Some price hikes are very noticeable. Meat prices increased 1.5% in April and have risen 4% in the past year. The average price of gasoline has jumped 50% to just over $3 a gallon from $2 a year ago. The average price of a used car topped $25,000 for the first time earlier this year. The soaring costs of lumber are legendary; one realtor said a 4x8 sheet of plywood, the basic component of new home construction or serious remodeling, has tripled since last year.
Shoppers see this, and a bunch of them have slowed down their spending.
The stock market isn't falling, but it really isn't gaining either. It was in an up-and-down cycle for most of May. No one is panicking yet, but no one is singing "Happy days are here again" either. And since consumer spending drives about three-fourths of the economy, not much will happen until you and me and everyone else starts buying more.
The good news is that all of this is probably temporary.

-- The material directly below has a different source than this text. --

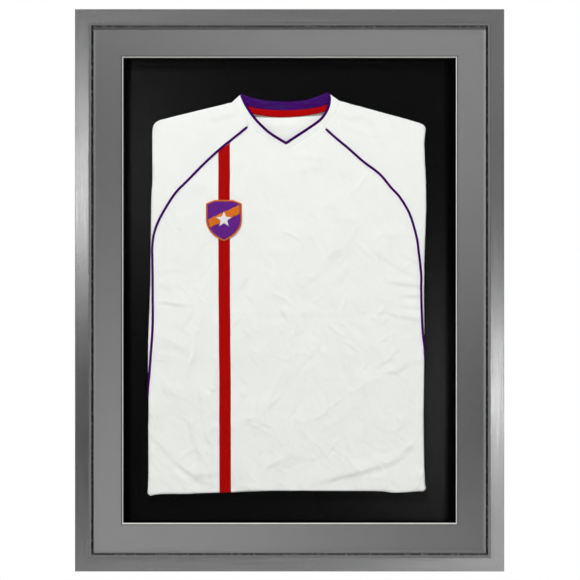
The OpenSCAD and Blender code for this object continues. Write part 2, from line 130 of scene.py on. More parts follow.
def normals(line):
    """Unit normal to the right of a line at each of its points."""
    d = np.gradient(line, axis=0)
    d /= np.hypot(*d.T)[:, None]
    return np.c_[d[:, 1], -d[:, 0]]


def triangulated(polygon, spacing, lines=(), seed=1):
    """Points and triangles that fill a polygon, with edges along the given lines."""
    rng = random.Random(seed)
    lo, hi = polygon.min(0), polygon.max(0)
    fixed = [polygon] + [np.asarray(x, float) for x in lines]
    grid = []
    row = 0
    y = lo[1]
    while y < hi[1]:
        x = lo[0] + (row % 2) * spacing / 2
        while x < hi[0]:
            shift = spacing * 0.12
            grid.append((x + rng.uniform(-shift, shift), y + rng.uniform(-shift, shift)))
            x += spacing
        y += spacing * 0.866
        row += 1
    grid = np.array(grid)
    keep = inside(grid, polygon)
    closed = np.vstack([polygon, polygon[:1]])
    for line in [closed] + fixed[1:]:
        keep &= nearest(grid, line)[0] > spacing * 0.55
    coords = [Vector(p) for p in polygon]
    edges = []
    for line in fixed[1:]:
        start = len(coords)
        coords += [Vector(p) for p in line]
        edges += [(start + i, start + i + 1) for i in range(len(line) - 1)]
    coords += [Vector(p) for p in grid[keep]]
    face = [list(range(len(polygon)))]
    made = delaunay_2d_cdt(coords, edges, face, 1, 1e-4)
    points = np.array([tuple(v) for v in made[0]])
    triangles = np.array([t for t in made[2] if len(t) == 3])
    corner = points[triangles]
    a = corner[:, 1] - corner[:, 0]
    b = corner[:, 2] - corner[:, 0]
    flip = a[:, 0] * b[:, 1] - a[:, 1] * b[:, 0] < 0
    triangles[flip] = triangles[flip][:, ::-1]
    return points, triangles


# ---- Mesh objects ----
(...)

Economists say some degree of inflation was expected as the longdormant economy began to get back on its feet.
After a month or two, they expect that to level off.
If it does, the recovery should really pick up.

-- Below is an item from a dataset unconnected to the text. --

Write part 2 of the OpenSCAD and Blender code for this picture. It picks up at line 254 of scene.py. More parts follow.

Most people are looking for an excuse to spend again and get back to normal life. The rebound should be in full swing when students return to campuses in the fall and back-to-school spending jump-starts stores all over, and then it will really take off. Before you know it, we will be enjoying the best Christmas shopping season in years, and that's a rising tide that lifts all boats.
Frankly, the coming recovery seems like an avalanche that just can't be held back much longer.
But if for some reason that doesn't happen or inflation refuses to go away, somebody's got some explaining to do.
Politically, the party in power usually gets the credit for anything good that happens and the blame for anything that goes wrong.
President Joe Biden and the Democratic majorities in Congress got off to a good start economically with a whopping $1.9 trillion stimulus package that included lots of checks for closed businesses and jobless people - and even people with jobs. That burst of spending - well, borrowing actually - finished off any threat of a worsening recession and allowed the table to be set for this summer's recovery assuming that this summer's recovery actually happens.
If the recovery doesn't kick in soon - or heaven forbid, this year - Democrats will be scorched and go into the midterm elections in 2022 with an even bigger target on their backs.
For now, the momentum has slowed. If it's temporary, the rest of the year could be our country's second version of the Roaring '20s. That is still the most likely scenario, but inflation and consumer doubt need to fade away like the wearing of plastic gloves in stores as in the early days of the pandemic.
Overall, the recovery still seems unstoppable and inevitable unless it isn't.